Monday, March 28, 2011

I don't know about you...but,

Oh dear. How it annoys me when it comes to dancing. I personally can not dance. I know I can't dance. I am frustrated and angry at people who try and get you to dance. I really can't dance and because I know I can't dance, I don't want to dance. I have danced before and I have humiliated myself. It would be so much better if people didn't constantly try and drag you to do things you really don't want to do. I know my mind, it has been made. It just makes me want to punch them in the face or kick them in the shin. The utter anger when they won't let it go and physically try to get you to do what they think is "fun". Quite frankly, dancing is not my idea of fun.

I enjoy watching dancing. But only on specific grounds. The dance must be choreographed and have shape and meaning. I hate watching people on dance floors just moving to the beat, without any form. Just head bopping, arm swaying, leg cropping, body swaying, grinding nonsense. Very uncivilized in my opinion. Choreographed dancing, whether it is hip-hop, jazz or ballet, I enjoy watching it. It has shape, line and a form. There is order and structure. Not chaos.

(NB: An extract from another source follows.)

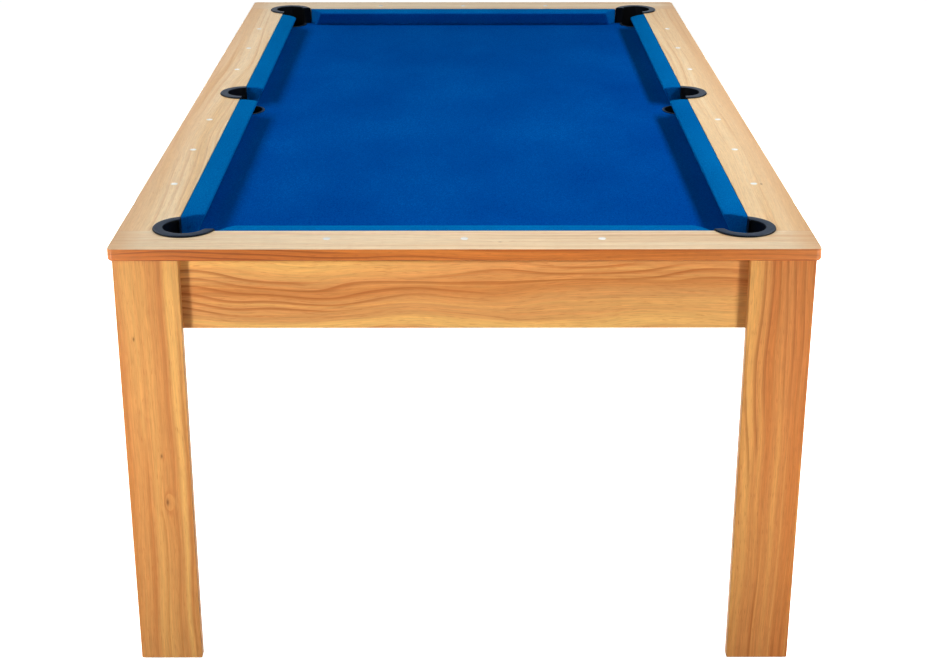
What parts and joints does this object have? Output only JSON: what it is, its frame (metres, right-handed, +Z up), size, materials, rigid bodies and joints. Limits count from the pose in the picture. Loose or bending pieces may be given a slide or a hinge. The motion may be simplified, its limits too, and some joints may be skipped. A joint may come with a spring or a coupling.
{
  "type": "pool table",
  "caption": "Home pool table with oak-look rails, aprons and L-shaped legs, blue cloth bed and cushions, black pocket liners and hidden screw levellers.",
  "frame": {"origin": "on the floor under the middle of the table", "axes": "+X to the right across the table seen from the near end, +Y along the table towards the far end, +Z up"},
  "size_m": [1.19, 2.134, 0.801],
  "materials": {
    "oak_veneer": "oak-look veneer, satin",
    "bed_cloth": "blue napped table cloth, stretched",
    "cushion_cloth": "blue napped cloth over rubber",
    "black_plastic": "moulded, fine satin",
    "sight_plastic": "white, polished flush",
    "fibreboard": "raw medium density fibreboard",
    "softwood": "planed pine, unfinished",
    "steel": "zinc plated",
    "foot_plastic": "black, moulded"
  },
  "bodies": {
    "frame": {"end_rail_near": "oak_veneer", "end_rail_far": "oak_veneer", "side_rail_left": "oak_veneer", "side_rail_right": "oak_veneer", "cushion_end_near": "cushion_cloth", "cushion_end_far": "cushion_cloth", "cushion_left_near": "cushion_cloth", "cushion_left_far": "cushion_cloth", "cushion_right_near": "cushion_cloth", "cushion_right_far": "cushion_cloth", "cushion_batten_end_near": "softwood", "cushion_batten_end_far": "softwood", "cushion_batten_left_near": "softwood", "cushion_batten_left_far": "softwood", "cushion_batten_right_near": "softwood", "cushion_batten_right_far": "softwood", "pocket_liner_near_left": "black_plastic", "pocket_liner_near_right": "black_plastic", "pocket_liner_far_right": "black_plastic", "pocket_liner_far_left": "black_plastic", "pocket_liner_middle_left": "black_plastic", "pocket_liner_middle_right": "black_plastic", "bed_board": "fibreboard", "bed_cloth": "bed_cloth", "apron_near": "oak_veneer", "apron_far": "oak_veneer", "apron_left": "oak_veneer", "apron_right": "oak_veneer", "ledger_left": "softwood", "ledger_right": "softwood", "crossbeam_1": "softwood", "crossbeam_2": "softwood", "crossbeam_3": "softwood", "crossbeam_4": "softwood", "leg_near_left": "oak_veneer", "corner_block_near_left": "softwood", "leg_bracket_near_left": "steel", "foot_block_near_left": "fibreboard", "leg_near_right": "oak_veneer", "corner_block_near_right": "softwood", "leg_bracket_near_right": "steel", "foot_block_near_right": "fibreboard", "leg_far_right": "oak_veneer", "corner_block_far_right": "softwood", "leg_bracket_far_right": "steel", "foot_block_far_right": "fibreboard", "leg_far_left": "oak_veneer", "corner_block_far_left": "softwood", "leg_bracket_far_left": "steel", "foot_block_far_left": "fibreboard"},
    "leveller_pad_near_left": {"leveller_pad_near_left": "foot_plastic"},
    "leveller_stem_near_left": {"leveller_stem_near_left": "steel"},
    "leveller_pad_near_right": {"leveller_pad_near_right": "foot_plastic"},
    "leveller_stem_near_right": {"leveller_stem_near_right": "steel"},
    "leveller_pad_far_right": {"leveller_pad_far_right": "foot_plastic"},
    "leveller_stem_far_right": {"leveller_stem_far_right": "steel"},
    "leveller_pad_far_left": {"leveller_pad_far_left": "foot_plastic"},
    "leveller_stem_far_left": {"leveller_stem_far_left": "steel"}
  },
  "joints": [
    {"name": "leveller_near_left_extend", "type": "slide", "parent": "frame", "child": "leveller_pad_near_left", "axis": [0, 0, -1], "range_m": [0, 0.012]},
    {"name": "leveller_near_left_turn", "type": "hinge", "parent": "leveller_pad_near_left", "child": "leveller_stem_near_left", "pos_m": [-0.54, -1.012, 0.03], "axis": [0, 0, -1], "range_deg": [0, 3420]},
    {"name": "leveller_near_right_extend", "type": "slide", "parent": "frame", "child": "leveller_pad_near_right", "axis": [0, 0, -1], "range_m": [0, 0.012]},
    {"name": "leveller_near_right_turn", "type": "hinge", "parent": "leveller_pad_near_right", "child": "leveller_stem_near_right", "pos_m": [0.54, -1.012, 0.03], "axis": [0, 0, -1], "range_deg": [0, 3420]},
    {"name": "leveller_far_right_extend", "type": "slide", "parent": "frame", "child": "leveller_pad_far_right", "axis": [0, 0, -1], "range_m": [0, 0.012]},
    {"name": "leveller_far_right_turn", "type": "hinge", "parent": "leveller_pad_far_right", "child": "leveller_stem_far_right", "pos_m": [0.54, 1.012, 0.03], "axis": [0, 0, -1], "range_deg": [0, 3420]},
    {"name": "leveller_far_left_extend", "type": "slide", "parent": "frame", "child": "leveller_pad_far_left", "axis": [0, 0, -1], "range_m": [0, 0.012]},
    {"name": "leveller_far_left_turn", "type": "hinge", "parent": "leveller_pad_far_left", "child": "leveller_stem_far_left", "pos_m": [-0.54, 1.012, 0.03], "axis": [0, 0, -1], "range_deg": [0, 3420]}
  ],
  "couplings": [
    {"joint": "leveller_near_left_extend", "follows": "leveller_near_left_turn", "m_per_rad": 0.00019894},
    {"joint": "leveller_near_right_extend", "follows": "leveller_near_right_turn", "m_per_rad": 0.00019894},
    {"joint": "leveller_far_right_extend", "follows": "leveller_far_right_turn", "m_per_rad": 0.00019894},
    {"joint": "leveller_far_left_extend", "follows": "leveller_far_left_turn", "m_per_rad": 0.00019894}
  ]
}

Another thing which annoys me is how people who don't understand your character and conditions make it seem so simple and just generalise you. Especially my parents about me not being able to swim. I apologize, but I do fear large areas of water. Anything bigger than a pond and I'm already terrified. If it's raining, I shiver. My parents, and a lot of other people, keep telling me, "Oh swimming is easy. We can just put you into a pool where the water is only up to your waist and you will never drown." Oh really? I won't drown? I don't know about you, but you're not in my position and I know you're trying to help me with my fear but chucking me into an area of water isn't helping. If anything, I am more terrified at what your logic is of trying to help me. Imbeciles. People who have fears don't just "get over them". There must be a process. Otherwise, you're going to freak the living daylights out of them and then what would you do? Spend more time trying to calm them back down having experienced the trauma of a dumping method used to treat fear. Well done.

So I end my rant here. I am annoyed at people trying to convince you to do things you quite frankly, just don't want to do. I hope those people who are out there convincing others persistently will stop. Recommendations are fine. Persistent nagging is not. There is a fine line between the two.

Enjoy the upcoming Easter break everyone!